Pamela Marie Iovino is an American politician from the Commonwealth of Pennsylvania. A Democrat, she was elected to the Pennsylvania State Senate for the 37th district and served from 2019 to 2020.

== Education and early career ==
Iovino was raised in a suburb outside Pittsburgh. She graduated from Gettysburg College with a bachelor's degree in political science in 1978. She joined the United States Navy as an ensign in 1980. She eventually earned the rank of captain. Iovino earned a Master of Arts in national security and strategic studies from the Naval War College in 1993. In 2004, Iovino became Assistant Secretary in the United States Department of Veterans Affairs for Congressional and Legislative Affairs.

== Earlier political career ==

Following Tim Murphy's resignation from the United States House of Representatives from in 2017, Iovino sought to become the Democratic Party nominee in the special election to succeed him.

On November 19, 2017, local Democrats chose former U.S. Assistant Attorney Conor Lamb during a nominating convention instead. Iovino placed third on both ballots, trailing behind Westmoreland County Commissioner Gina Cerilli and Lamb, the eventual special election winner.

== Pennsylvania Senate ==

After Guy Reschenthaler, who represented the 37th district in the Pennsylvania State Senate, was elected to the United States House of Representatives in 2018, a special election was called to fill the remainder of his term in the state senate.
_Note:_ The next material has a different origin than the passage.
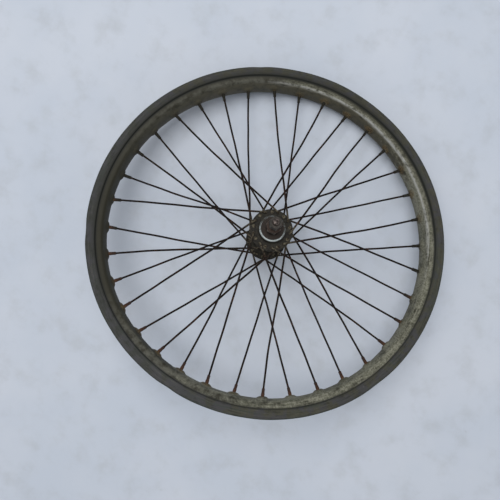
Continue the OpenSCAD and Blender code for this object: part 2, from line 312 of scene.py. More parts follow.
class Finish:
    """A material for one kind of surface, with its own nodes on Object coordinates."""

    def __init__(self, name):
        self.material = bpy.data.materials.new(name)
        self.material.use_nodes = True
        self.tree = self.material.node_tree
        self.tree.nodes.clear()
        self.place = self.node("ShaderNodeTexCoord", {}, {}, "Object")

    def node(self, kind, settings, values, output=0):
        """Adds one node: its settings, then the values or links of its sockets, and gives one output."""
        made = self.tree.nodes.new(kind)
        for key, value in settings.items():
            setattr(made, key, value)
        for key, value in values.items():
            if isinstance(value, Value):
                self.tree.links.new(value.socket, made.inputs[key])
            else:
                made.inputs[key].default_value = value
        return None if output is None else Value(self, made.outputs[output])

    def mark(self, name):
        return self.node("ShaderNodeAttribute", {"attribute_name": name}, {}, "Fac")

    def noise(self, scale, detail=4, roughness=0.55, twist=0.0, place=None):
        """Cloudy noise from 0 to 1; scale is in cycles a metre."""
        values = {"Vector": place or self.place, "Scale": scale, "Detail": detail,
                  "Roughness": roughness, "Distortion": twist}
        return self.node("ShaderNodeTexNoise", {}, values, "Fac")

    def cells(self, scale):
        """Distance to the nearest of many scattered points."""
        return self.node("ShaderNodeTexVoronoi", {}, {"Vector": self.place, "Scale": scale}, "Distance")

    def mix(self, share, low, high):
        """The colour low where share is 0 and the colour high where it is 1."""
        made = self.tree.nodes.new("ShaderNodeMix")
        made.data_type = "RGBA"
        for key, value in ((0, share), (6, low), (7, high)):
            if isinstance(value, Value):
                self.tree.links.new(value.socket, made.inputs[key])
            else:
                made.inputs[key].default_value = value if key == 0 else (*value, 1)
        return Value(self, made.outputs[2])

    def relief(self, height, depth, under=None):
        """A Bump node: height is from 0 to 1 and depth is in metres."""
        values = {"Height": height, "Distance": depth, "Strength": 1.0}
        if under:
            values["Normal"] = under
        return self.node("ShaderNodeBump", {}, values)

    def done(self, colour, roughness, metal, normal, specular=0.5):
        """Joins everything to the surface and gives the material."""
        values = {"Base Color": colour, "Roughness": roughness, "Metallic": metal,
                  "Normal": normal, "Specular IOR Level": specular}
        surface = self.node("ShaderNodeBsdfPrincipled", {}, values, "BSDF")
        self.node("ShaderNodeOutputMaterial", {}, {"Surface": surface}, None)
        return self.material

    def height(self):
        """Distance in millimetres along the axle from the middle of the hub."""
        return self.along(AXIS)

    def along(self, direction):
        """How far a point lies from the middle of the hub in one direction, in millimetres."""
        product = self.node("ShaderNodeVectorMath", {"operation": "DOT_PRODUCT"},
                            {0: self.place, 1: tuple(direction)}, "Value")
        return product / MM - float(HUB @ direction) / MM

    def radius(self):
        """Distance in millimetres from the middle line of the axle."""
        squares = self.along(SIDEWAYS).power(2) + self.along(DOWNHILL).power(2)
        return squares.power(0.5)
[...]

Democrats selected Iovino as their nominee, and she faced Republican D. Raja. On April 2, 2019, Iovino defeated Raja, receiving 52% of the vote. Iovino was formally sworn in on April 29, 2019.

During the COVID-19 pandemic, Iovino sponsored an amendment clarifying that volunteer firefighting companies could use Volunteer Firefighting Relief Association funds to sanitize and disinfect equipment. In July 2020, Iovino signed a letter urging Governor Tom Wolf to ease restrictions on bars and restaurants.

In July 2020, Iovino lost her wallet, which was coincidentally found and returned by her Republican opponent Devlin Robinson.

Iovino was defeated by Devlin Robinson on November 3, 2020.